-- Written instruction --
All of the records below should be output exactly.

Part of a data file
━━━━━━━━━━━━━━━━━━━━━━━━━━━━━━
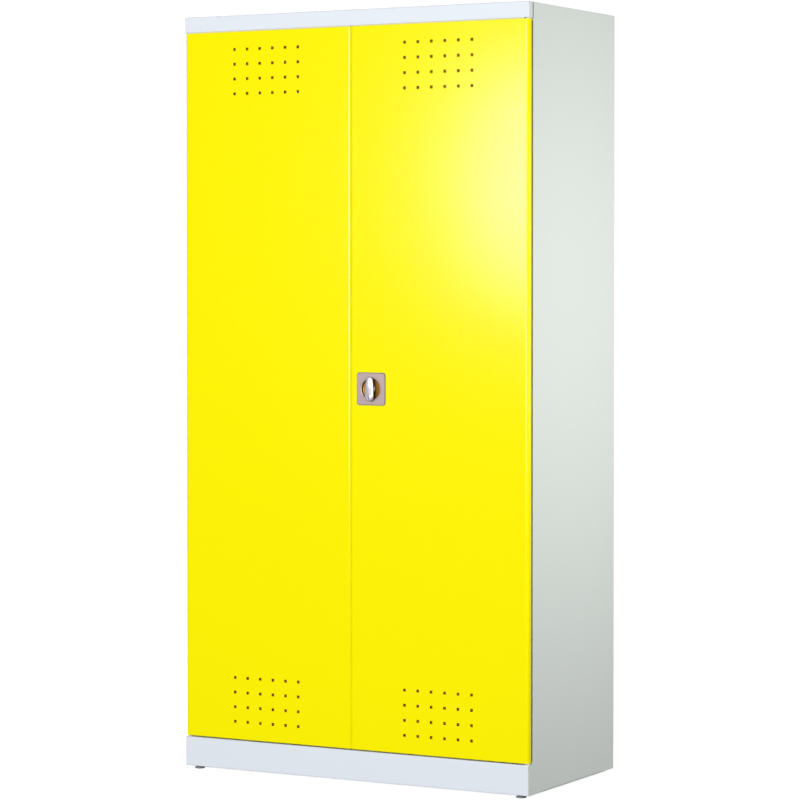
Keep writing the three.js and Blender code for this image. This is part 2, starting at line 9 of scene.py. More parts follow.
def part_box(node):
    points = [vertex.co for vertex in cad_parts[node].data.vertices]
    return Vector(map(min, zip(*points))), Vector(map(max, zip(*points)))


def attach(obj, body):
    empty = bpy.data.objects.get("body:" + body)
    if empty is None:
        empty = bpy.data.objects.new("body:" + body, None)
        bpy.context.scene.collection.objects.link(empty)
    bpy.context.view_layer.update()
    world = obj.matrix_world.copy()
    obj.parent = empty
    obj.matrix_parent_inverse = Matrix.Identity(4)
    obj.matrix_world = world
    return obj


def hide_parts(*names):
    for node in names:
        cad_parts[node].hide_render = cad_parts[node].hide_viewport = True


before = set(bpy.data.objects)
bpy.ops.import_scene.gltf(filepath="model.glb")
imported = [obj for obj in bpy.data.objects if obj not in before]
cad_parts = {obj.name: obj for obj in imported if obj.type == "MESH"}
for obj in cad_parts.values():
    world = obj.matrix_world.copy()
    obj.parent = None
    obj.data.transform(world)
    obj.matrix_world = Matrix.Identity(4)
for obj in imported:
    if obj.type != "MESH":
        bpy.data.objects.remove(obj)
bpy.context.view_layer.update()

MM = 0.001
SHEET = 1.2 * MM
TRAY_SHEET = 1.0 * MM
EDGE_RADIUS = 10 * MM  # round vertical edges of the doors
MEETING_RADIUS = 1 * MM  # free edge of the right door
DOOR_LIP = 14 * MM
FOLD_RADIUS = 2 * MM
BAR_HALF = 4.5 * MM  # half the width of the lock's rods and tongue
WAY_HALF = 5.5 * MM  # half the width of a slot that a bar or a clip goes through
SLIP = 0.6 * MM  # clearance in front of and behind a sliding bar
DISH_CUT = 28.8 * MM  # half the width of the door's cut-out for the lock dish
LIP_BEND = 1.4 * MM  # how far a slot in a door's end stays clear of the lip
GAP_STRIP_CLEARANCE = 3 * MM  # from the ends of a painted-shade strip to the ends of its door
GAP_STRIP_BREADTH = 5 * MM
GAP_STRIP_PROUD = 0.15 * MM
BAFFLE_DEPTH = (7 * MM, 8 * MM)  # front and rear of the plates behind the door's face
BAFFLE_MARGIN = 15 * MM
JAMB_SETBACK = 22 * MM
JAMB_WIDTH = 30 * MM
JAMB_LIP = 12 * MM
REAR_FLANGE = 22 * MM
FASCIA_RETURN = 20 * MM
RAIL_DEPTH = 45 * MM
FOOT_RAIL = 60 * MM
FLAT = 0.99999  # a face that looks this squarely along an axis is shaded flat
SHARP_DEGREES = 40
VENT_PITCH = 38 * MM
VENT_HOLE = 7.5 * MM
VENT_EDGE = 45.3 * MM
VENT_SHIFT = -3 * MM
VENT_COLUMNS = 6
VENT_ROWS = 4
SLOT_PITCH = 75 * MM
FIRST_SLOT = 146 * MM
SLOT_COUNT = 23
SIDES = {"left": -1, "right": 1}

ROOF_LO, ROOF_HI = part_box("roof_panel")
PLINTH_LO, PLINTH_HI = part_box("plinth")
FRONT = ROOF_LO.y
BACK = ROOF_HI.y
HALF = ROOF_HI.x
INNER = PLINTH_HI.x
FASCIA_Z = ROOF_LO.z
TOP_Z = ROOF_HI.z
BASE_Z = PLINTH_LO.z
RAIL_Z = PLINTH_HI.z


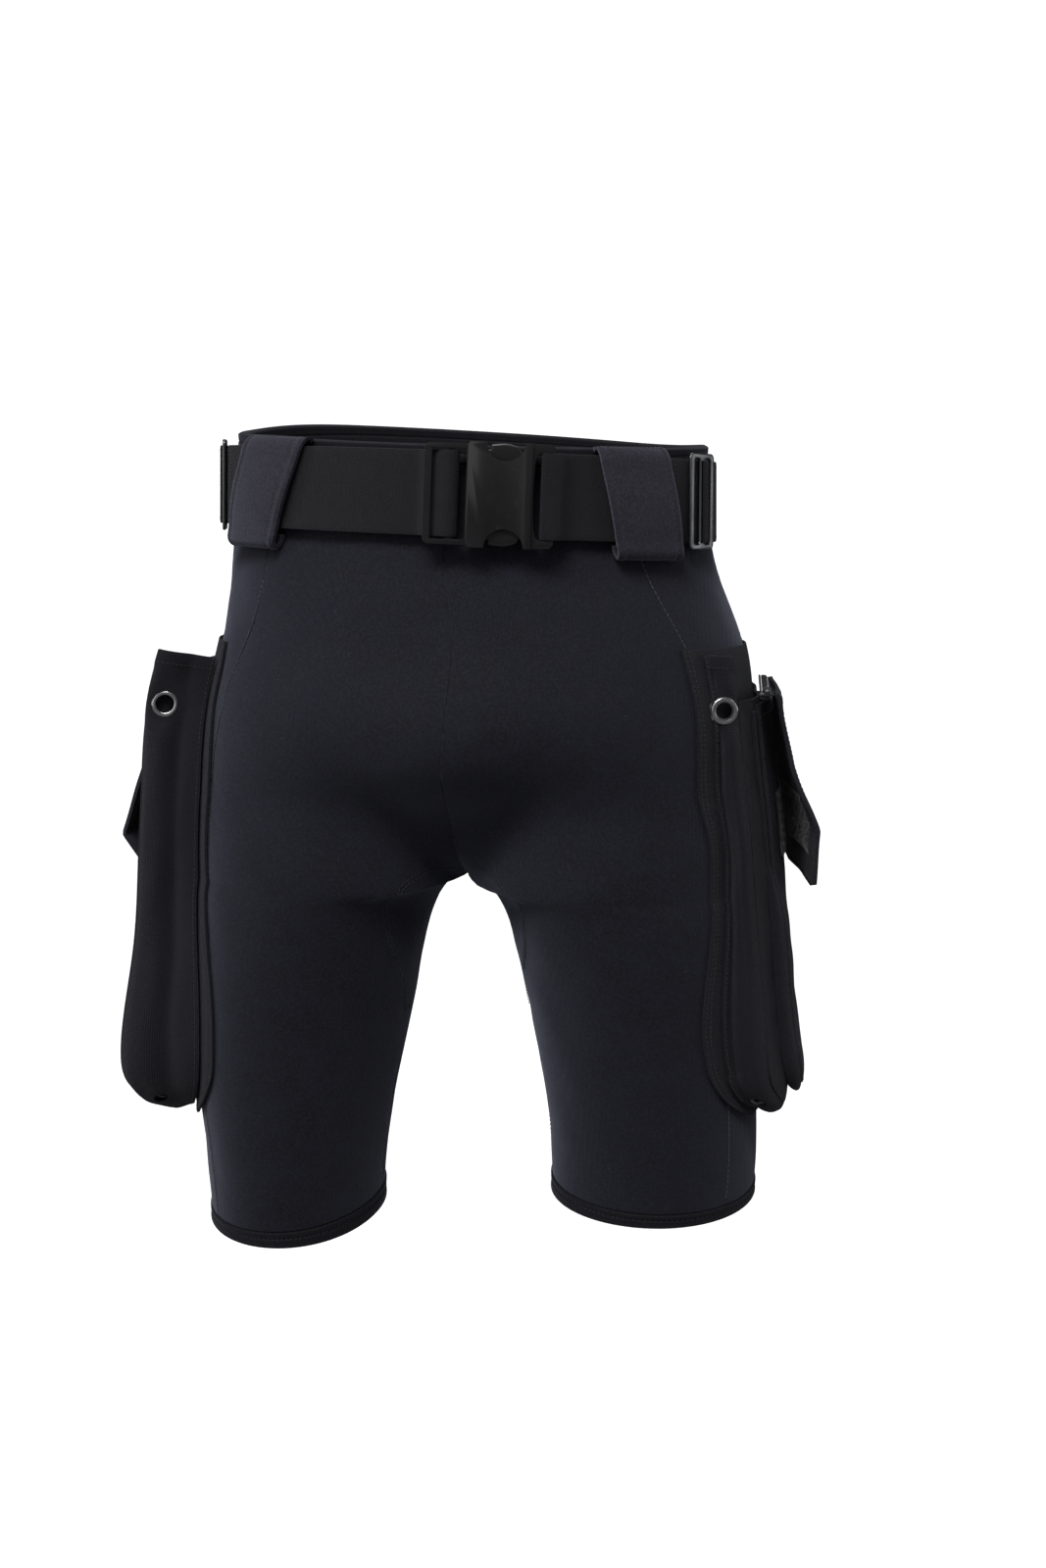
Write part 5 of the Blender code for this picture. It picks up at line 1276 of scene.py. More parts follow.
# ---------------------------------------------------------------- thigh pockets
# heights either side: backing top, wall top at the thigh, how far it drops outward, inner face top, outer wall and face tops, eyelet, zip
TOPS = {1: (-0.0885, -0.0915, 0.0, -0.1200, -0.1265, -0.1225, -0.1240, -0.1165),
        -1: (-0.0980, -0.1085, -0.0055, -0.1260, -0.1400, -0.1360, -0.1365, -0.1225)}
DRAIN_R = 0.035
FLAP_X, FLAP_Z = 0.1900, -0.1162
OUT_YF, OUT_YB = -0.036, 0.073
PY_C, PY_H = (PKT_YF + PKT_YB) / 2, (PKT_YB - PKT_YF) / 2
FAB_OUT = FAB_T


def on_leg(z, t, off):
    """Points of the +X half at heights z in columns t, off outside the neoprene (arrays)."""
    z, t, off = np.broadcast_arrays(np.asarray(z, float), np.asarray(t, float), np.asarray(off, float))
    shape = z.shape
    z, t, off = z.ravel(), t.ravel(), off.ravel()
    j = np.clip(t * SURF.nt, 0, SURF.nt - 1e-9)
    j0 = j.astype(int)
    f = j - j0
    ZC = SURF.P[:, j0, 2] * (1 - f) + SURF.P[:, j0 + 1, 2] * f
    i0 = np.clip((ZC > z).sum(0) - 1, 0, SURF.nk - 1)
    c = np.arange(len(z))
    za, zb = ZC[i0, c], ZC[i0 + 1, c]
    k = (i0 + np.clip((za - z) / np.maximum(za - zb, 1e-9), 0, 1)) * 3 / SURF.nk
    return SURF.at(1, k, t, off).reshape(*shape, 3)


TT = np.linspace(0.25, 0.78, 180)


def leg_table(z, off):
    z = np.atleast_1d(np.asarray(z, float))
    return on_leg(z[:, None], TT[None], off)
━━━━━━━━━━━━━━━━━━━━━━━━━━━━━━
-- Exercise solution --
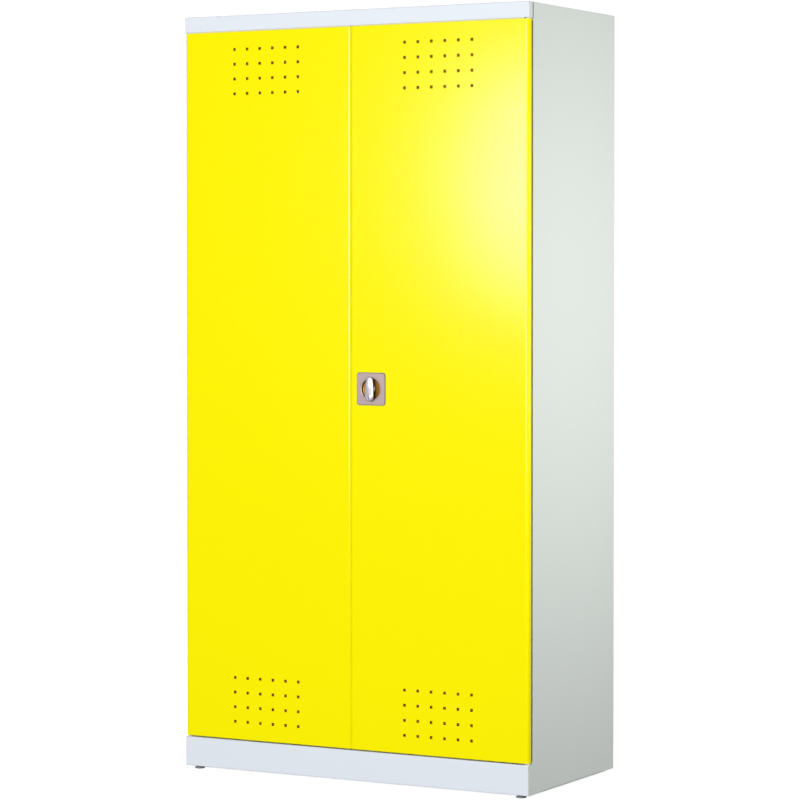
Keep writing the three.js and Blender code for this image. This is part 2, starting at line 9 of scene.py. More parts follow.
def part_box(node):
    points = [vertex.co for vertex in cad_parts[node].data.vertices]
    return Vector(map(min, zip(*points))), Vector(map(max, zip(*points)))


def attach(obj, body):
    empty = bpy.data.objects.get("body:" + body)
    if empty is None:
        empty = bpy.data.objects.new("body:" + body, None)
        bpy.context.scene.collection.objects.link(empty)
    bpy.context.view_layer.update()
    world = obj.matrix_world.copy()
    obj.parent = empty
    obj.matrix_parent_inverse = Matrix.Identity(4)
    obj.matrix_world = world
    return obj


def hide_parts(*names):
    for node in names:
        cad_parts[node].hide_render = cad_parts[node].hide_viewport = True


before = set(bpy.data.objects)
bpy.ops.import_scene.gltf(filepath="model.glb")
imported = [obj for obj in bpy.data.objects if obj not in before]
cad_parts = {obj.name: obj for obj in imported if obj.type == "MESH"}
for obj in cad_parts.values():
    world = obj.matrix_world.copy()
    obj.parent = None
    obj.data.transform(world)
    obj.matrix_world = Matrix.Identity(4)
for obj in imported:
    if obj.type != "MESH":
        bpy.data.objects.remove(obj)
bpy.context.view_layer.update()

MM = 0.001
SHEET = 1.2 * MM
TRAY_SHEET = 1.0 * MM
EDGE_RADIUS = 10 * MM  # round vertical edges of the doors
MEETING_RADIUS = 1 * MM  # free edge of the right door
DOOR_LIP = 14 * MM
FOLD_RADIUS = 2 * MM
BAR_HALF = 4.5 * MM  # half the width of the lock's rods and tongue
WAY_HALF = 5.5 * MM  # half the width of a slot that a bar or a clip goes through
SLIP = 0.6 * MM  # clearance in front of and behind a sliding bar
DISH_CUT = 28.8 * MM  # half the width of the door's cut-out for the lock dish
LIP_BEND = 1.4 * MM  # how far a slot in a door's end stays clear of the lip
GAP_STRIP_CLEARANCE = 3 * MM  # from the ends of a painted-shade strip to the ends of its door
GAP_STRIP_BREADTH = 5 * MM
GAP_STRIP_PROUD = 0.15 * MM
BAFFLE_DEPTH = (7 * MM, 8 * MM)  # front and rear of the plates behind the door's face
BAFFLE_MARGIN = 15 * MM
JAMB_SETBACK = 22 * MM
JAMB_WIDTH = 30 * MM
JAMB_LIP = 12 * MM
REAR_FLANGE = 22 * MM
FASCIA_RETURN = 20 * MM
RAIL_DEPTH = 45 * MM
FOOT_RAIL = 60 * MM
FLAT = 0.99999  # a face that looks this squarely along an axis is shaded flat
SHARP_DEGREES = 40
VENT_PITCH = 38 * MM
VENT_HOLE = 7.5 * MM
VENT_EDGE = 45.3 * MM
VENT_SHIFT = -3 * MM
VENT_COLUMNS = 6
VENT_ROWS = 4
SLOT_PITCH = 75 * MM
FIRST_SLOT = 146 * MM
SLOT_COUNT = 23
SIDES = {"left": -1, "right": 1}

ROOF_LO, ROOF_HI = part_box("roof_panel")
PLINTH_LO, PLINTH_HI = part_box("plinth")
FRONT = ROOF_LO.y
BACK = ROOF_HI.y
HALF = ROOF_HI.x
INNER = PLINTH_HI.x
FASCIA_Z = ROOF_LO.z
TOP_Z = ROOF_HI.z
BASE_Z = PLINTH_LO.z
RAIL_Z = PLINTH_HI.z


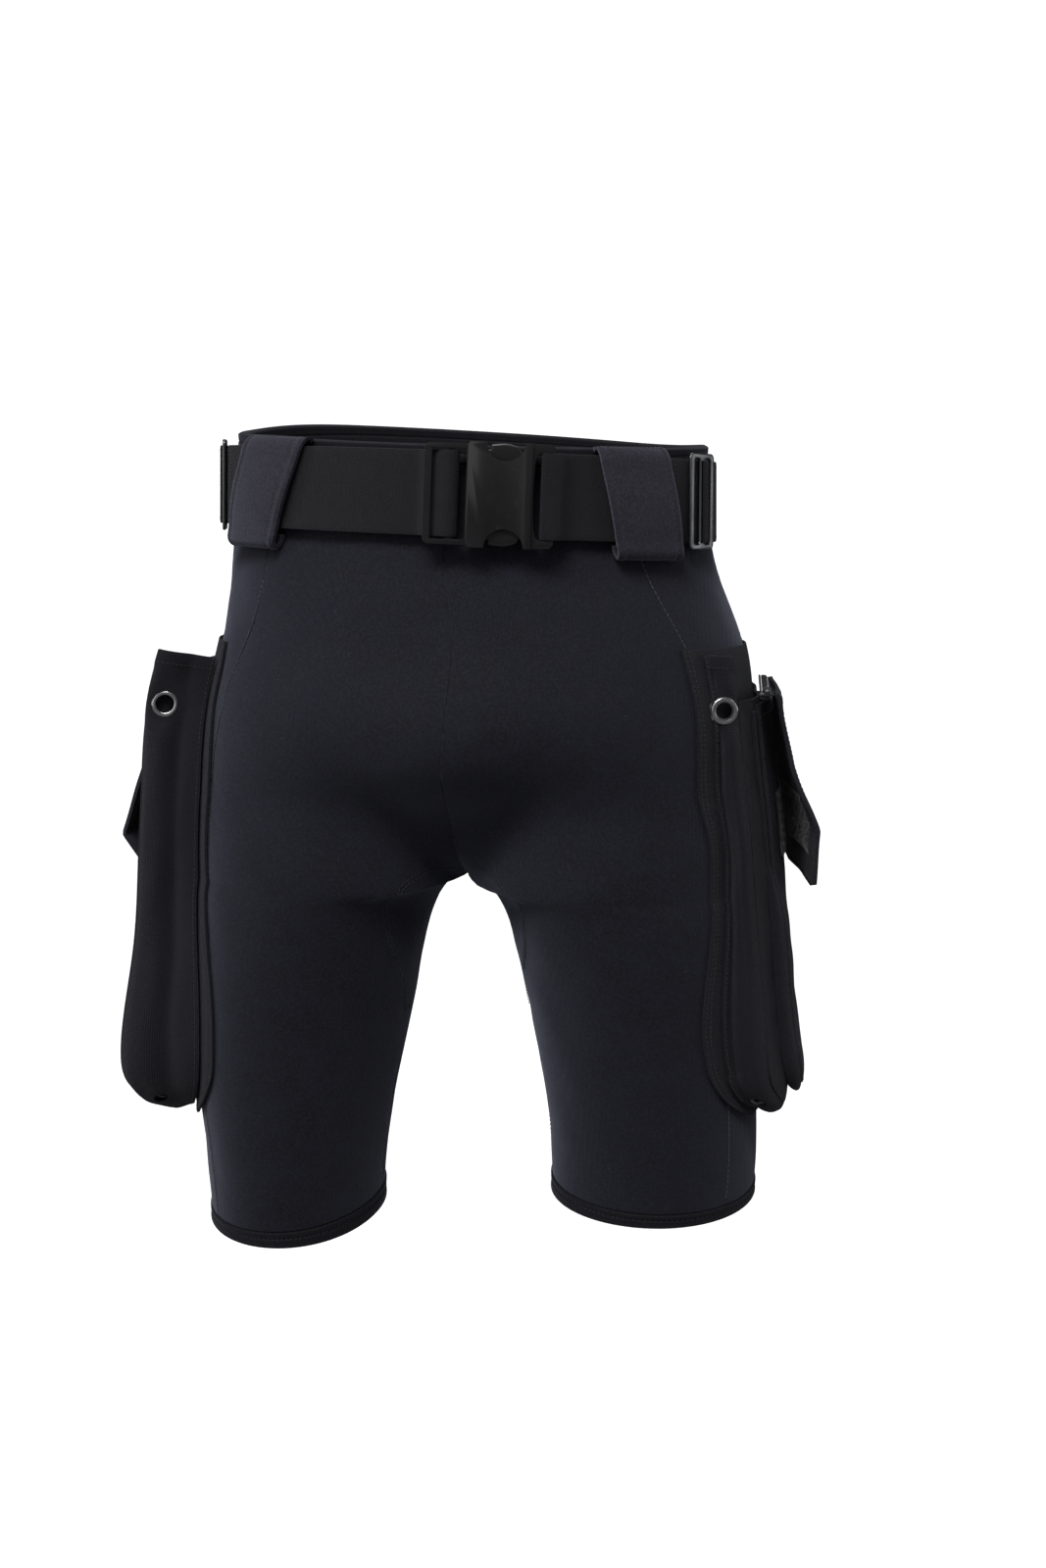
Write part 5 of the Blender code for this picture. It picks up at line 1276 of scene.py. More parts follow.
# ---------------------------------------------------------------- thigh pockets
# heights either side: backing top, wall top at the thigh, how far it drops outward, inner face top, outer wall and face tops, eyelet, zip
TOPS = {1: (-0.0885, -0.0915, 0.0, -0.1200, -0.1265, -0.1225, -0.1240, -0.1165),
        -1: (-0.0980, -0.1085, -0.0055, -0.1260, -0.1400, -0.1360, -0.1365, -0.1225)}
DRAIN_R = 0.035
FLAP_X, FLAP_Z = 0.1900, -0.1162
OUT_YF, OUT_YB = -0.036, 0.073
PY_C, PY_H = (PKT_YF + PKT_YB) / 2, (PKT_YB - PKT_YF) / 2
FAB_OUT = FAB_T


def on_leg(z, t, off):
    """Points of the +X half at heights z in columns t, off outside the neoprene (arrays)."""
    z, t, off = np.broadcast_arrays(np.asarray(z, float), np.asarray(t, float), np.asarray(off, float))
    shape = z.shape
    z, t, off = z.ravel(), t.ravel(), off.ravel()
    j = np.clip(t * SURF.nt, 0, SURF.nt - 1e-9)
    j0 = j.astype(int)
    f = j - j0
    ZC = SURF.P[:, j0, 2] * (1 - f) + SURF.P[:, j0 + 1, 2] * f
    i0 = np.clip((ZC > z).sum(0) - 1, 0, SURF.nk - 1)
    c = np.arange(len(z))
    za, zb = ZC[i0, c], ZC[i0 + 1, c]
    k = (i0 + np.clip((za - z) / np.maximum(za - zb, 1e-9), 0, 1)) * 3 / SURF.nk
    return SURF.at(1, k, t, off).reshape(*shape, 3)


TT = np.linspace(0.25, 0.78, 180)


def leg_table(z, off):
    z = np.atleast_1d(np.asarray(z, float))
    return on_leg(z[:, None], TT[None], off)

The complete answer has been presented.